Task requirements:
Please copy all the lines that follow, word for word.

Supplied material:
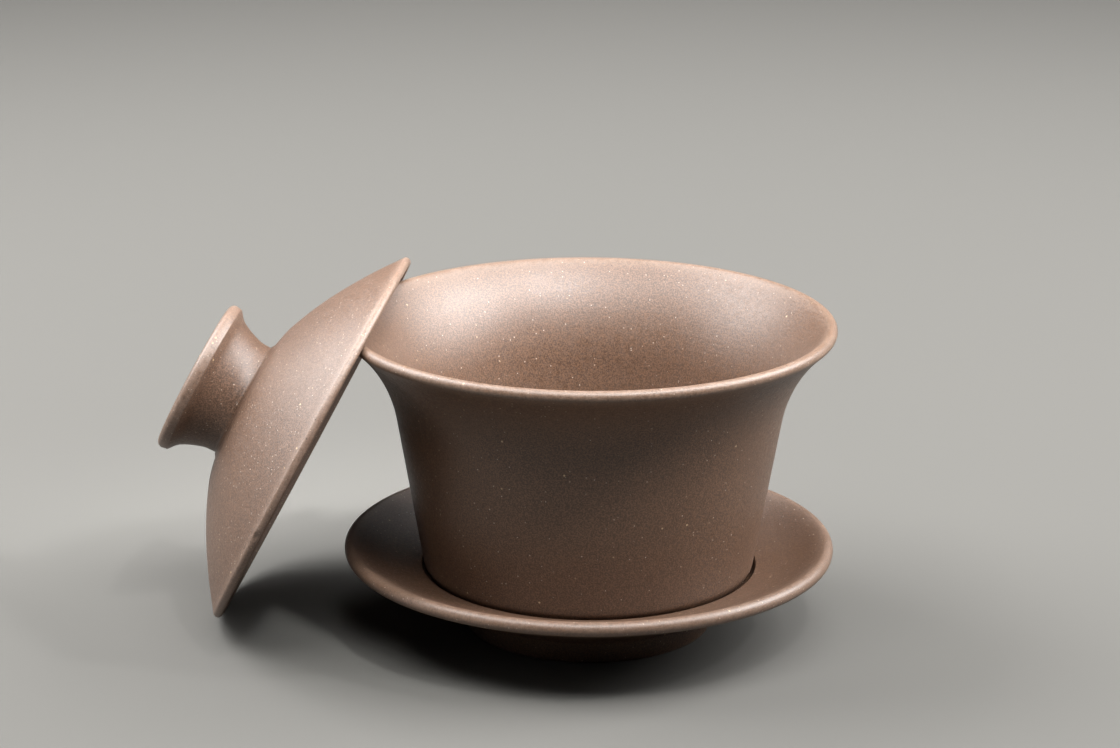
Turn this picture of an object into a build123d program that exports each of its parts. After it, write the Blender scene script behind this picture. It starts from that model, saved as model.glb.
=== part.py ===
from build123d import *
from math import cos, radians, sin, tan
import os

# A gaiwan, a lidded tea bowl on a saucer, in unglazed stoneware clay.
# Millimetres, +Z up, +X to the right, -Y towards the viewer. The origin is the middle
# of the saucer's foot, on the table. The lid leans on the bowl with its hollow side
# towards it and one edge of its rim on the table.
# Every outline is drawn on the XZ plane as (radius, height) and revolved.

# Saucer
saucer_radius = 48.25
saucer_height = 17.25
saucer_lip_radius = 1.4
saucer_foot_outer = 24.3
saucer_foot_inner = 20.2
saucer_foot_flare = 0.7
saucer_foot_height = 4.6
saucer_foot_recess = 4.2
saucer_underside_bend = (33.0, 8.7)
dish_sag = 0.5
dish_edge_height = 12.35
well_radius = 33.1
well_slant = 1.0
well_floor = 9.4
well_corner = 2.0

# Bowl
seat_gap = 0.15
bowl_height = 61.8
wall_thickness = 2.3
wall_angle = 9.8
flare_start_radius = 37.7
flare_radius = 29.0
flare_turn = 40.0
bowl_foot_outer = 24.6
bowl_foot_inner = 20.4
bowl_foot_slant = 0.4
bowl_foot_height = 0.85
bowl_foot_recess = 1.9
bowl_base_corner = 3.5
bowl_floor_thickness = 3.2
bowl_floor_corner = 9.0

# Lid, with heights from the plane that its rim lies in
lid_radius = 40.2
lid_lip_radius = 0.95
lid_lip_slope = 42.0
dome_shoulder = (33.4, 6.3)
dome_middle = (25.2, 11.2)
dome_crown = (17.15, 14.8)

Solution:
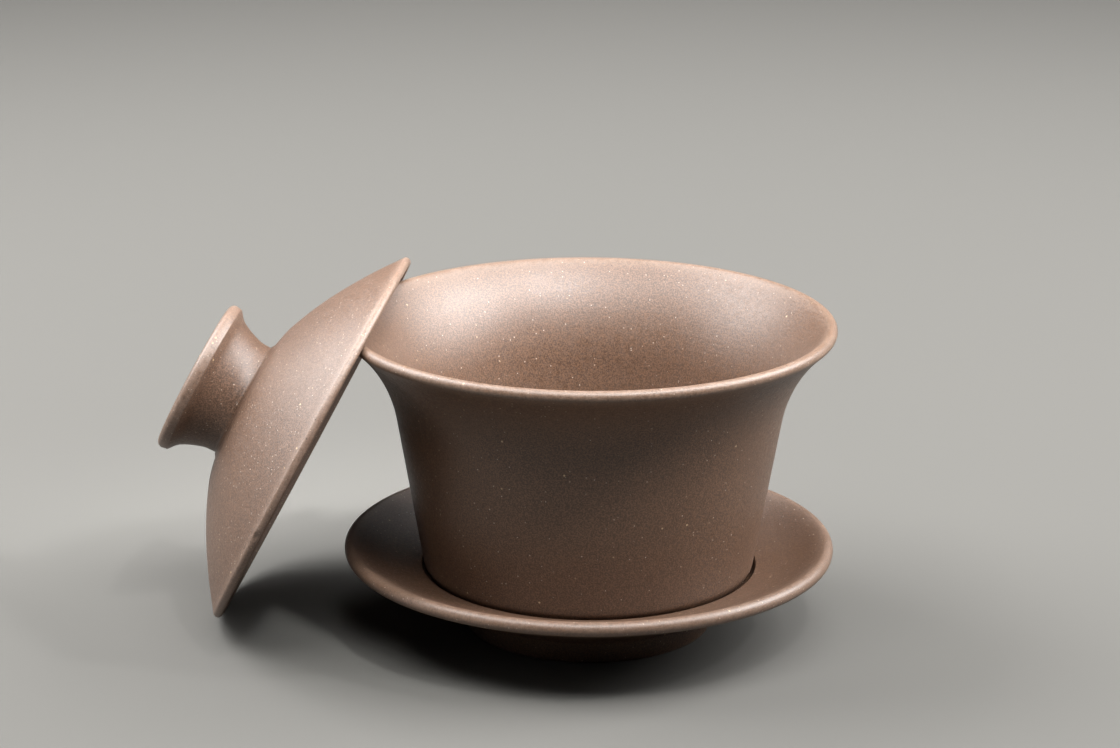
Turn this picture of an object into a build123d program that exports each of its parts. After it, write the Blender scene script behind this picture. It starts from that model, saved as model.glb.
=== part.py ===
from build123d import *
from math import cos, radians, sin, tan
import os

# A gaiwan, a lidded tea bowl on a saucer, in unglazed stoneware clay.
# Millimetres, +Z up, +X to the right, -Y towards the viewer. The origin is the middle
# of the saucer's foot, on the table. The lid leans on the bowl with its hollow side
# towards it and one edge of its rim on the table.
# Every outline is drawn on the XZ plane as (radius, height) and revolved.

# Saucer
saucer_radius = 48.25
saucer_height = 17.25
saucer_lip_radius = 1.4
saucer_foot_outer = 24.3
saucer_foot_inner = 20.2
saucer_foot_flare = 0.7
saucer_foot_height = 4.6
saucer_foot_recess = 4.2
saucer_underside_bend = (33.0, 8.7)
dish_sag = 0.5
dish_edge_height = 12.35
well_radius = 33.1
well_slant = 1.0
well_floor = 9.4
well_corner = 2.0

# Bowl
seat_gap = 0.15
bowl_height = 61.8
wall_thickness = 2.3
wall_angle = 9.8
flare_start_radius = 37.7
flare_radius = 29.0
flare_turn = 40.0
bowl_foot_outer = 24.6
bowl_foot_inner = 20.4
bowl_foot_slant = 0.4
bowl_foot_height = 0.85
bowl_foot_recess = 1.9
bowl_base_corner = 3.5
bowl_floor_thickness = 3.2
bowl_floor_corner = 9.0

# Lid, with heights from the plane that its rim lies in
lid_radius = 40.2
lid_lip_radius = 0.95
lid_lip_slope = 42.0
dome_shoulder = (33.4, 6.3)
dome_middle = (25.2, 11.2)
dome_crown = (17.15, 14.8)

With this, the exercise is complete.